_Written problem_
State only how many lines below include the string "axes".

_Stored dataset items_
************
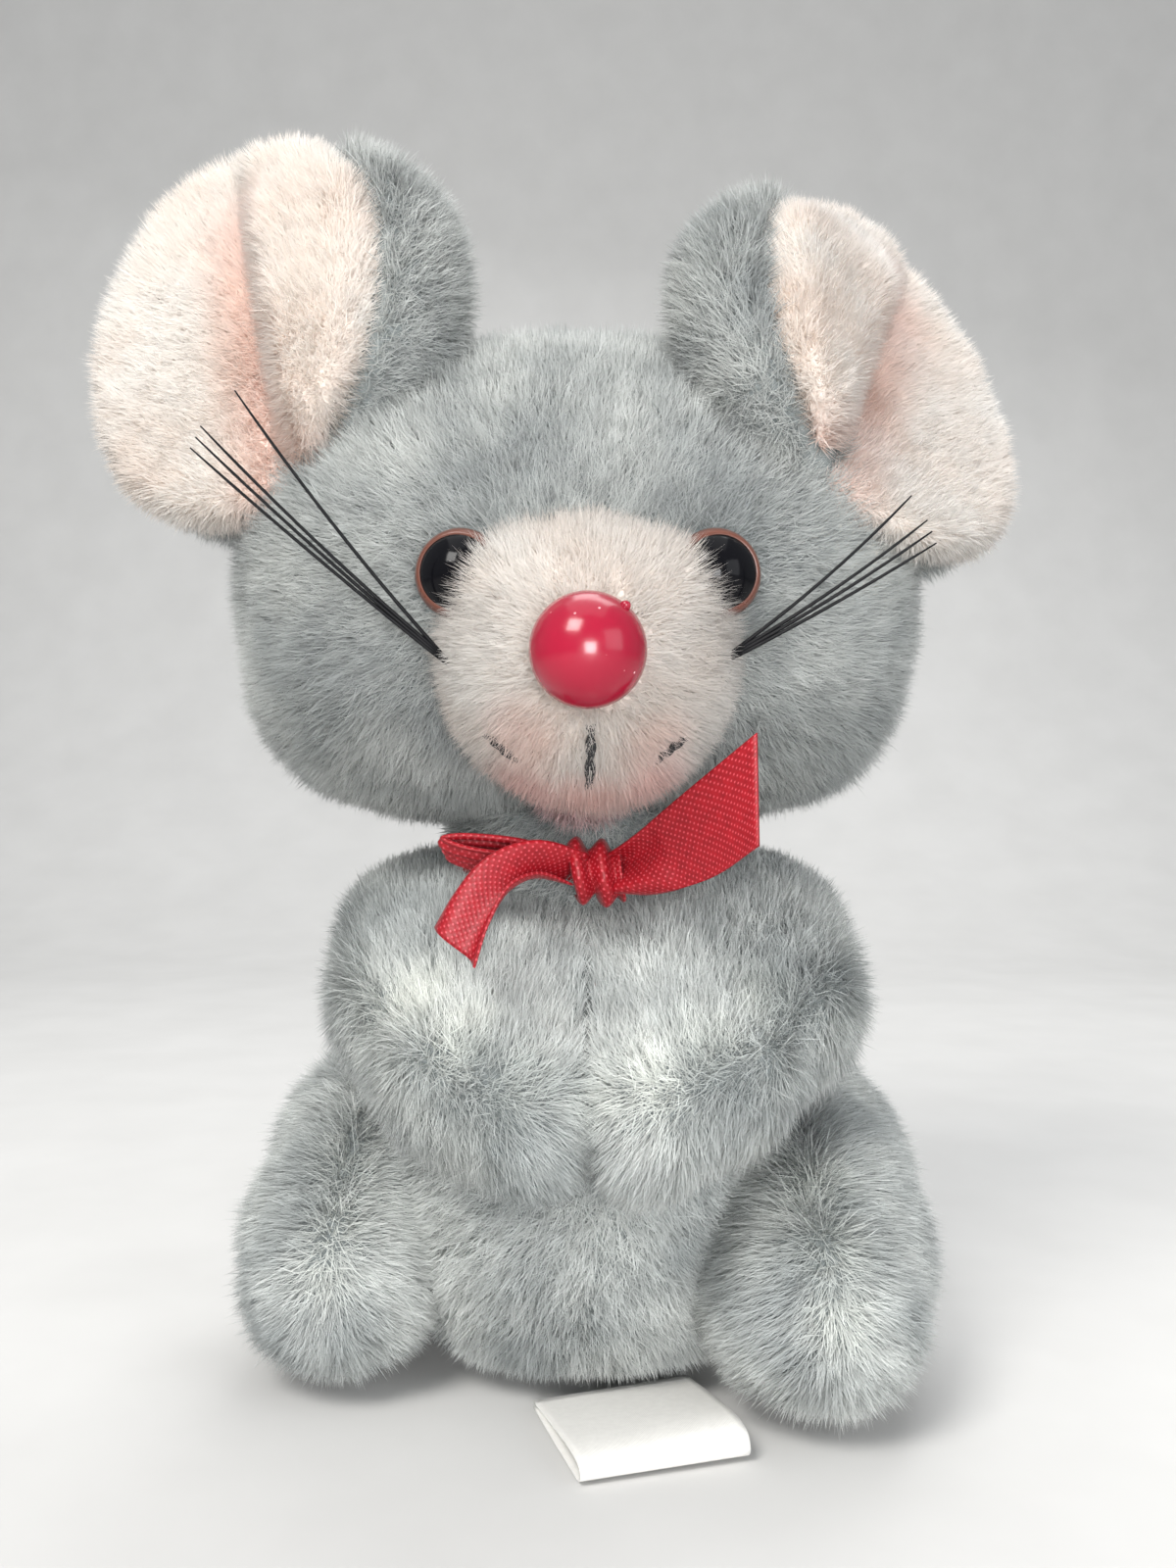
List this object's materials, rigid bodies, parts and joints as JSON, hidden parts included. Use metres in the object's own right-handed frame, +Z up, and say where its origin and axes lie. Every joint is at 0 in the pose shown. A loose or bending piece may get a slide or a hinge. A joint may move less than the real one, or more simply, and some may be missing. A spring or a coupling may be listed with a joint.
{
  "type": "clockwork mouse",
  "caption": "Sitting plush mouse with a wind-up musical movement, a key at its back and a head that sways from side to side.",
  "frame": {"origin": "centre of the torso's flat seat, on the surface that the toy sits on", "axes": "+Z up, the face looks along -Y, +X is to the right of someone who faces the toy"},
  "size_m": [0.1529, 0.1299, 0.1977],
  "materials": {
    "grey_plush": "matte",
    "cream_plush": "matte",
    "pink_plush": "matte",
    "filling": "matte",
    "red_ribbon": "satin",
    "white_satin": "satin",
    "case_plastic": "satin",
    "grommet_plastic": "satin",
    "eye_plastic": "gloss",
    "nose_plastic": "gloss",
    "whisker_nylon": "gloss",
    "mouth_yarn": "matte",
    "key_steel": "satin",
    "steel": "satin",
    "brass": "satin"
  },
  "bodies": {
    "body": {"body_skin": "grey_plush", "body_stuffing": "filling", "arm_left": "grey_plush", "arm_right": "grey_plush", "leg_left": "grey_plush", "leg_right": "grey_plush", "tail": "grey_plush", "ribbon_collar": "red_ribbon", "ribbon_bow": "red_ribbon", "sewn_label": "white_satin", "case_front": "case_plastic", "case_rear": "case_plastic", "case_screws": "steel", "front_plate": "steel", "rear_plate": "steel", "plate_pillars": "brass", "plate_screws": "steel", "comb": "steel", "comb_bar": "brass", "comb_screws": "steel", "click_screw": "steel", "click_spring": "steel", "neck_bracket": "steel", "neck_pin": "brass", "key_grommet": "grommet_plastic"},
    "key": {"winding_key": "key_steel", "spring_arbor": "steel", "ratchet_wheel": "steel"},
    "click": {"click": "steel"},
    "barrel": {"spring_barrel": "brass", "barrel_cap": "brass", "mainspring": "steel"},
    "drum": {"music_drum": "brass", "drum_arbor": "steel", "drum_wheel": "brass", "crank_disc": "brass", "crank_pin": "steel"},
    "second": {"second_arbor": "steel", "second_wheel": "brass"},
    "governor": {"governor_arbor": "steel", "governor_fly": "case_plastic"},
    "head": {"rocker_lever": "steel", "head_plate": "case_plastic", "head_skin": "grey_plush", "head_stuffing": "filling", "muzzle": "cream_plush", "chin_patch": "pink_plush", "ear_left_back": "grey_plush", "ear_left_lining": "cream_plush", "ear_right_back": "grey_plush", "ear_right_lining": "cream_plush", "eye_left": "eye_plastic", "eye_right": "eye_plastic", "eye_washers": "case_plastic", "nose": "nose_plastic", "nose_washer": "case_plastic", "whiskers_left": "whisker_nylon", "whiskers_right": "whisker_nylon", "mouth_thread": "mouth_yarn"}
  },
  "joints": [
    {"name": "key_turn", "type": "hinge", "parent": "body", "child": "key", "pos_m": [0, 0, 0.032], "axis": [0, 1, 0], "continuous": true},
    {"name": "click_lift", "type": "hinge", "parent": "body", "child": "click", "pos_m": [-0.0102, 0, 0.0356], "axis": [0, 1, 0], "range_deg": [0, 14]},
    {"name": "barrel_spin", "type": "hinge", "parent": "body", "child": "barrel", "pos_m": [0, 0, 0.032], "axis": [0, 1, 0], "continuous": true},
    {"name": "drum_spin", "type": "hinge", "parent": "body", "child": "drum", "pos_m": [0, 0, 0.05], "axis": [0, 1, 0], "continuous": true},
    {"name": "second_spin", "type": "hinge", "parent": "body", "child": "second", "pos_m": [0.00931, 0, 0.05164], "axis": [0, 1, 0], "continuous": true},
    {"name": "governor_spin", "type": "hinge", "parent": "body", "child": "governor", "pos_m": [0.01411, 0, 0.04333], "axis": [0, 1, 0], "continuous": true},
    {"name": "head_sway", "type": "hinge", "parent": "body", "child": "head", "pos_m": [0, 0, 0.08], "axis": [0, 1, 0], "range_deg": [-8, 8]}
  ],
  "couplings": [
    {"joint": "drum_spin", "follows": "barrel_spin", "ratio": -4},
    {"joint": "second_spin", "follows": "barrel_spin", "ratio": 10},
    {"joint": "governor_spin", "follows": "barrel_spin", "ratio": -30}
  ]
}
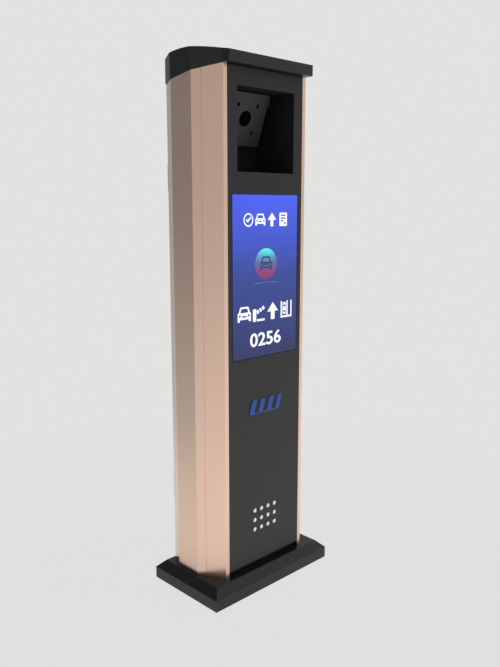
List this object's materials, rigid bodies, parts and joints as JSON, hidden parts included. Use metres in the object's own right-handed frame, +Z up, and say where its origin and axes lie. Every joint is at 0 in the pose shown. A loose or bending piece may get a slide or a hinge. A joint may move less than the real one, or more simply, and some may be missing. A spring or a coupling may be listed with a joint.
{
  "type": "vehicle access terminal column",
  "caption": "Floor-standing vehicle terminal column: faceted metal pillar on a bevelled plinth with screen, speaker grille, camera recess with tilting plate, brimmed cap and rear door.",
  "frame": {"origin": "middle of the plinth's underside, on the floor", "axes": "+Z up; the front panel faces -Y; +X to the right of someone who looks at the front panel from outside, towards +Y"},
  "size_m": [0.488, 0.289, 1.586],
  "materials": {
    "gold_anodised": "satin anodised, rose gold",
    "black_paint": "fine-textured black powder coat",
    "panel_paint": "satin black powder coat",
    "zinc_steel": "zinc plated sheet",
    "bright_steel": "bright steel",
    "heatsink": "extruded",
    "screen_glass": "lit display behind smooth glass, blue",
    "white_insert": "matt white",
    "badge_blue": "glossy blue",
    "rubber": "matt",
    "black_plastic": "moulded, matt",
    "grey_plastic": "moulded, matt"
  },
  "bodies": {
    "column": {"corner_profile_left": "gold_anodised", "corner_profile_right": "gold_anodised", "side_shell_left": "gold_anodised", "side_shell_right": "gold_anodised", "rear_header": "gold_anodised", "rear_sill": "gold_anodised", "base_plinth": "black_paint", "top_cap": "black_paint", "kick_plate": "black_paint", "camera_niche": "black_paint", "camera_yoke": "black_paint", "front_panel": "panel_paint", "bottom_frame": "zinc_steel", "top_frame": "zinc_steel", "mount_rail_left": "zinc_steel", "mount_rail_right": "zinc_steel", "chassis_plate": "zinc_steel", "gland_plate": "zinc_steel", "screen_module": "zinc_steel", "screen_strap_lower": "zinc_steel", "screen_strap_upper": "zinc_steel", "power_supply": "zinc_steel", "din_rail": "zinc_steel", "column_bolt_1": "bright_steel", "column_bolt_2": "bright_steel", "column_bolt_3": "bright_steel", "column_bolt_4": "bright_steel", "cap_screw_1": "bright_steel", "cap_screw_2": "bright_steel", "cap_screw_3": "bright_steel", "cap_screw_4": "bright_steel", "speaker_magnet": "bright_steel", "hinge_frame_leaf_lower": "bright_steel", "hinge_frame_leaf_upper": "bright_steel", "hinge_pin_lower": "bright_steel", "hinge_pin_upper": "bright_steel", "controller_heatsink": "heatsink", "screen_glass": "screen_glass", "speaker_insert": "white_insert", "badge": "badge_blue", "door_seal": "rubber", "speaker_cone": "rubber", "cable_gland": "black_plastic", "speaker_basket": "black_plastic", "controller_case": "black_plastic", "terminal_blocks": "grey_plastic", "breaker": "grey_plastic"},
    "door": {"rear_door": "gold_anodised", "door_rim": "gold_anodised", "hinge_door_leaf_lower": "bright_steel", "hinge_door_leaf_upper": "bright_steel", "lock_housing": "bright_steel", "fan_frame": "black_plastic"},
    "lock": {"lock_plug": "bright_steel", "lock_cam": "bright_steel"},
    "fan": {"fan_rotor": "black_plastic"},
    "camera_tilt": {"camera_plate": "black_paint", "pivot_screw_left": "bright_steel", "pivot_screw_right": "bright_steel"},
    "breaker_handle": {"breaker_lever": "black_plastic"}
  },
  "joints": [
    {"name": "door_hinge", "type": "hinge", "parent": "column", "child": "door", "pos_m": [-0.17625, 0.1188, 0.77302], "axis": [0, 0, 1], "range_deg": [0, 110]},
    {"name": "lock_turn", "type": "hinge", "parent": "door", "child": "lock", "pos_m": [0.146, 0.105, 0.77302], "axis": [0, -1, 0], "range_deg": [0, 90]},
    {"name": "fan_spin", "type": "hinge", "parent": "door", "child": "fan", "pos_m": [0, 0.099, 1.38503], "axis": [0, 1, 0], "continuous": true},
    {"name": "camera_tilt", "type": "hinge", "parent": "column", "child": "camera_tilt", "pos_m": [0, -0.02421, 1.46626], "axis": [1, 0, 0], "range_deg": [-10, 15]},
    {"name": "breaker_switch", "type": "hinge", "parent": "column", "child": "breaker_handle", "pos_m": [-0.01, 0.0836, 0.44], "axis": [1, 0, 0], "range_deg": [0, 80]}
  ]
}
************
_Final result_
4